With all that knowledge and experience under our belt, we’ve built an interpreter that can scan, parse, and build an AST and interpret, by walking the AST, our very first complete Pascal program. Ladies and gentlemen, I honestly think if you’ve reached this far, you deserve a pat on the back. But don’t let it go to your head. Keep going. Even though we’ve covered a lot of ground, there are even more exciting parts coming our way.

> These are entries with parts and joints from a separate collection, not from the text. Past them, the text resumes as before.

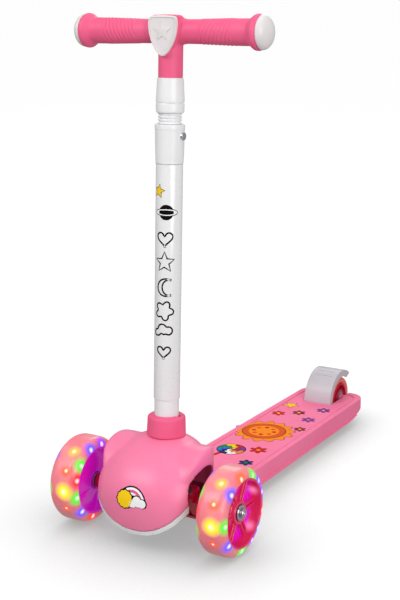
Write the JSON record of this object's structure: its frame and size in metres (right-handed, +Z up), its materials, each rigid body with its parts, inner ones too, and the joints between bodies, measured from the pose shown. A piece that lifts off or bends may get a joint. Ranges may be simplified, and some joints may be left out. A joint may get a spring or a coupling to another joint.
{
  "type": "kick scooter",
  "caption": "Child's lean-steer kick scooter with paired front wheels that glow, a small rear wheel under a foot brake, and a height-adjustable T handlebar.",
  "frame": {"origin": "on the floor under the middle of the scooter's box, on its centre plane", "axes": "-Y is the way it rides, +X is the rider's left, +Z is up"},
  "size_m": [0.2856, 0.6677, 0.6849],
  "materials": {
    "pink_plastic": "satin light pink moulded plastic",
    "deep_pink_plastic": "satin deep pink moulded plastic",
    "grip_rubber": "soft deep pink rubber with slanting grooves",
    "white_paint": "gloss white powder coat on aluminium tube",
    "white_plastic": "satin white plastic",
    "grey_plastic": "satin light grey plastic",
    "crimson_plastic": "matt crimson glass-filled plastic",
    "magenta_rim": "glossy crimson to magenta plastic",
    "wheel_tread": "translucent peach polyurethane",
    "light_ring": "clear plastic carrying small lamps",
    "steel": "plain zinc-plated steel",
    "chrome": "polished chrome"
  },
  "bodies": {
    "frame": {"deck_board": "pink_plastic", "front_base": "white_plastic", "front_cover": "pink_plastic", "deck_screw_1": "steel", "deck_screw_2": "steel", "deck_screw_3": "steel", "deck_screw_4": "steel", "neck_socket": "deep_pink_plastic", "axle_carrier": "crimson_plastic", "kingpin_left": "steel", "kingpin_right": "steel", "centring_spring_left": "steel", "centring_spring_right": "steel", "stem_insert": "white_plastic", "stem_tube": "white_paint", "lock_collar": "white_plastic", "collar_bush": "white_plastic", "lock_button_spring": "steel", "release_spring": "steel", "rear_axle": "steel", "rear_axle_nut": "steel", "rear_spacer": "steel", "brake_pin": "steel", "brake_spring": "steel"},
    "steering_left": {"knuckle_left": "crimson_plastic", "front_axle_left": "chrome", "hub_washer_left": "chrome", "wheel_spacer_left": "steel", "tie_rod_pin_left": "steel"},
    "front_wheel_left": {"front_tyre_left": "wheel_tread", "led_ring_left": "light_ring", "front_rim_left": "magenta_rim", "bearing_outer_left": "steel", "bearing_inner_left": "steel"},
    "steering_right": {"knuckle_right": "crimson_plastic", "front_axle_right": "chrome", "hub_washer_right": "chrome", "wheel_spacer_right": "steel", "tie_rod_pin_right": "steel"},
    "front_wheel_right": {"front_tyre_right": "wheel_tread", "led_ring_right": "light_ring", "front_rim_right": "magenta_rim", "bearing_outer_right": "steel", "bearing_inner_right": "steel"},
    "tie_rod": {"tie_rod": "steel"},
    "rear_wheel": {"rear_tyre": "wheel_tread", "rear_rim": "crimson_plastic", "rear_bearing_left": "steel", "rear_bearing_right": "steel"},
    "brake": {"brake_pedal": "grey_plastic"},
    "handlebar": {"inner_tube": "white_paint", "handle_sleeve": "white_plastic", "handlebar_tee": "deep_pink_plastic", "shield_badge": "white_plastic", "grip_left": "grip_rubber", "grip_right": "grip_rubber", "end_cap_left": "white_plastic", "end_cap_right": "white_plastic"},
    "lock_button": {"lock_button": "chrome"},
    "release_button": {"stem_release_button": "deep_pink_plastic"}
  },
  "joints": [
    {"name": "steer_left", "type": "hinge", "parent": "frame", "child": "steering_left", "pos_m": [0.06, -0.274, 0.05949], "axis": [0, -0.5736, 0.8192], "range_deg": [-10, 10], "stiffness_Nm_per_rad": 12, "deforming": ["centring_spring_left", "centring_spring_right"]},
    {"name": "steer_right", "type": "hinge", "parent": "frame", "child": "steering_right", "pos_m": [-0.06, -0.274, 0.05949], "axis": [0, -0.5736, 0.8192], "range_deg": [-10, 10], "stiffness_Nm_per_rad": 12},
    {"name": "tie_rod_slide", "type": "slide", "parent": "frame", "child": "tie_rod", "axis": [1, 0, 0], "range_m": [-0.0053, 0.0053]},
    {"name": "front_wheel_spin_left", "type": "hinge", "parent": "steering_left", "child": "front_wheel_left", "pos_m": [0.1145, -0.274, 0.05949], "axis": [1, 0, 0], "continuous": true},
    {"name": "front_wheel_spin_right", "type": "hinge", "parent": "steering_right", "child": "front_wheel_right", "pos_m": [-0.1145, -0.274, 0.05949], "axis": [1, 0, 0], "continuous": true},
    {"name": "rear_wheel_spin", "type": "hinge", "parent": "frame", "child": "rear_wheel", "pos_m": [0, 0.298, 0.03569], "axis": [1, 0, 0], "continuous": true},
    {"name": "brake_press", "type": "hinge", "parent": "frame", "child": "brake", "pos_m": [0, 0.245, 0.031], "axis": [-1, 0, 0], "range_deg": [0, 8], "stiffness_Nm_per_rad": 2, "springref_deg": -8.59},
    {"name": "handlebar_height", "type": "slide", "parent": "frame", "child": "handlebar", "axis": [0, 0.033, 0.9995], "range_m": [0, 0.16]},
    {"name": "lock_button_press", "type": "slide", "parent": "frame", "child": "lock_button", "axis": [-1, 0, 0], "range_m": [0, 0.0035], "stiffness_N_per_m": 800, "springref_m": -0.002, "deforming": ["lock_button_spring"]},
    {"name": "stem_release_press", "type": "slide", "parent": "frame", "child": "release_button", "axis": [0, -0.9995, 0.033], "range_m": [0, 0.0035], "stiffness_N_per_m": 800, "springref_m": -0.002, "deforming": ["release_spring"]}
  ],
  "couplings": [
    {"joint": "steer_right", "follows": "steer_left", "ratio": 1},
    {"joint": "tie_rod_slide", "follows": "steer_left", "m_per_rad": -0.03}
  ]
}
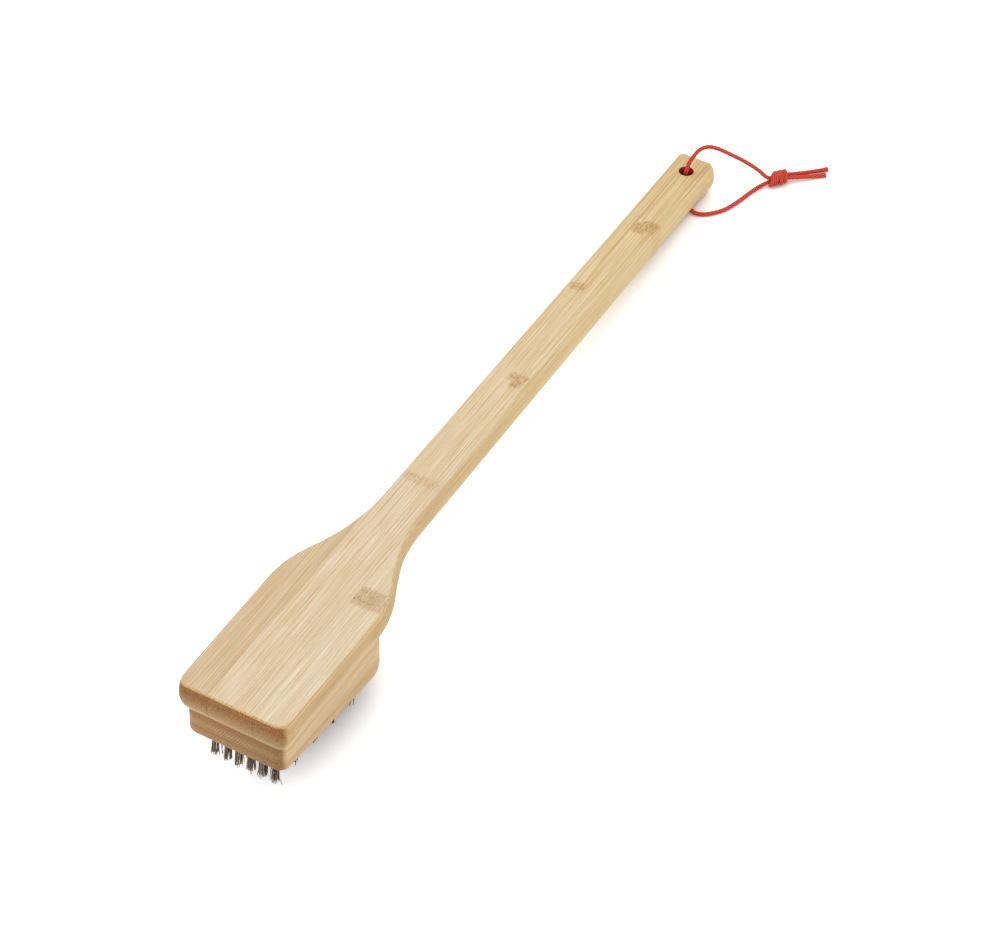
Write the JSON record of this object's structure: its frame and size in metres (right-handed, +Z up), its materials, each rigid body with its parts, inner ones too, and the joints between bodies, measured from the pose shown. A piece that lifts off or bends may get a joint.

With everything we’ve covered so far, we are almost ready to tackle topics like:

  • Nested procedures and functions
  • Procedure and function calls
  • Semantic analysis (type checking, making sure variables are declared before they are used, and basically checking if a program makes sense)
  • Control flow elements (like IF statements)
  • Aggregate data types (Records)
  • More built-in types
  • Source-level debugger
  • Miscellanea (All the other goodness not mentioned above :)

But before we cover those topics, we need to build a solid foundation and infrastructure.

This is where we start diving deeper into the super important topic of symbols, symbol tables, and scopes. The topic itself will span several articles. It’s that important and you’ll see why. Okay, let’s start building that foundation and infrastructure, then, shall we?


First, let’s talk about symbols and why we need to track them. What is a symbol? For our purposes, we’ll informally define symbol as an identifier of some program entity like a variable, subroutine, or built-in type. For symbols to be useful they need to have at least the following information about the program entities they identify:

  • Name (for example, ‘x’, ‘y’, ‘number’)
  • Category (Is it a variable, subroutine, or built-in type?)
  • Type (INTEGER, REAL)

Today we’ll tackle variable symbols and built-in type symbols because we’ve already used variables and types before. By the way, the “built-in” type just means a type that hasn’t been defined by you and is available for you right out of the box, like INTEGER and REAL types that you’ve seen and used before.

Let’s take a look at the following Pascal program, specifically at the variable declaration part. You can see in the picture below that there are four symbols in that section: two variable symbols (x and y) and two built-in type symbols (INTEGER and REAL).

How can we represent symbols in code? Let’s create a base Symbol class in Python:

class Symbol(object):
    def __init__(self, name, type=None):
        self.name = name
        self.type = type

As you can see, the class takes the name parameter and an optional type parameter (not all symbols may have a type associated with them). What about the category of a symbol? We’ll encode the category of a symbol in the class name itself, which means we’ll create separate classes to represent different symbol categories.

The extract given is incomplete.